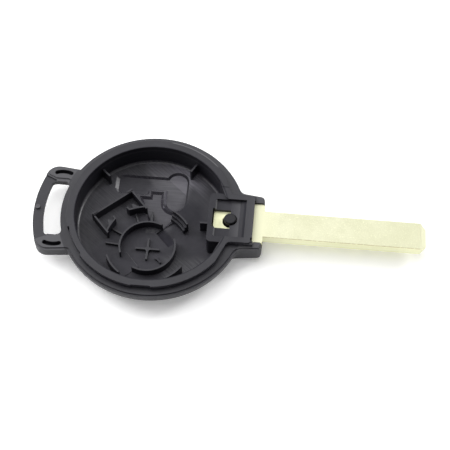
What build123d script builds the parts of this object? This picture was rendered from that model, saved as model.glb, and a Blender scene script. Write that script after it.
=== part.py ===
"""Open rear half of a round car-key remote, with its uncut blade and the pin that locks it.

Millimetres. +X runs along the blade, +Y to the far side and +Z to the open side.
The origin is the centre of the round head, on the flat patch of its underside.
"""
from build123d import *
import math
import os

# Heights
shell_height = 8.0
floor_level = 1.5
tongue_height = 1.45
tongue_root = 2.05
bar_drop = 0.65
block_drop = 0.5
pocket_depth = 0.7
blade_depth = 2.0
neck_wall = 1.8
loop_thickness = 3.9
side_land = 0.45

# Round head
head_radius = 22.95
head_shift = 0.15
flange_width = 1.9
tongue_width = 1.95
side_curve_run = 6.15
ledge_width = 0.5
ledge_drop = 0.3
floor_fillet = 0.8

# Neck that holds the blade
neck_reach = 4.5
neck_root_inset = 7.95
neck_root_half = 8.95
neck_end_half = 7.5
neck_end_bow = 0.25
nose_overhang = 0.45
nose_base_inset = 0.25
nose_rise = 3.0
neck_blend = 2.0
neck_corner = 1.3
neck_base_chamfer = 0.7

# Tongue and cavity where they leave the circle and run round the neck
tongue_leave_inset = 4.15
tongue_flare_run = 2.4
tongue_end_inset = 2.25
tongue_side_inset = 0.7
tongue_corner = 1.2
tongue_bend = 1.5
tongue_end_width = 2.0
tongue_side_width = 1.5
tongue_neck_drop = 0.12
cavity_leave_inset = 3.1
cavity_flare_run = 2.1
cavity_corner = 0.3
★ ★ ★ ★
● WHAT IS ASKED: From the listing above, extract every line exactly as it stands.

● OUTPUT:
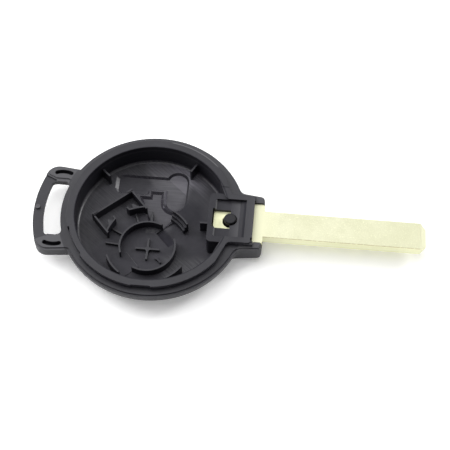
What build123d script builds the parts of this object? This picture was rendered from that model, saved as model.glb, and a Blender scene script. Write that script after it.
=== part.py ===
"""Open rear half of a round car-key remote, with its uncut blade and the pin that locks it.

Millimetres. +X runs along the blade, +Y to the far side and +Z to the open side.
The origin is the centre of the round head, on the flat patch of its underside.
"""
from build123d import *
import math
import os

# Heights
shell_height = 8.0
floor_level = 1.5
tongue_height = 1.45
tongue_root = 2.05
bar_drop = 0.65
block_drop = 0.5
pocket_depth = 0.7
blade_depth = 2.0
neck_wall = 1.8
loop_thickness = 3.9
side_land = 0.45

# Round head
head_radius = 22.95
head_shift = 0.15
flange_width = 1.9
tongue_width = 1.95
side_curve_run = 6.15
ledge_width = 0.5
ledge_drop = 0.3
floor_fillet = 0.8

# Neck that holds the blade
neck_reach = 4.5
neck_root_inset = 7.95
neck_root_half = 8.95
neck_end_half = 7.5
neck_end_bow = 0.25
nose_overhang = 0.45
nose_base_inset = 0.25
nose_rise = 3.0
neck_blend = 2.0
neck_corner = 1.3
neck_base_chamfer = 0.7

# Tongue and cavity where they leave the circle and run round the neck
tongue_leave_inset = 4.15
tongue_flare_run = 2.4
tongue_end_inset = 2.25
tongue_side_inset = 0.7
tongue_corner = 1.2
tongue_bend = 1.5
tongue_end_width = 2.0
tongue_side_width = 1.5
tongue_neck_drop = 0.12
cavity_leave_inset = 3.1
cavity_flare_run = 2.1
cavity_corner = 0.3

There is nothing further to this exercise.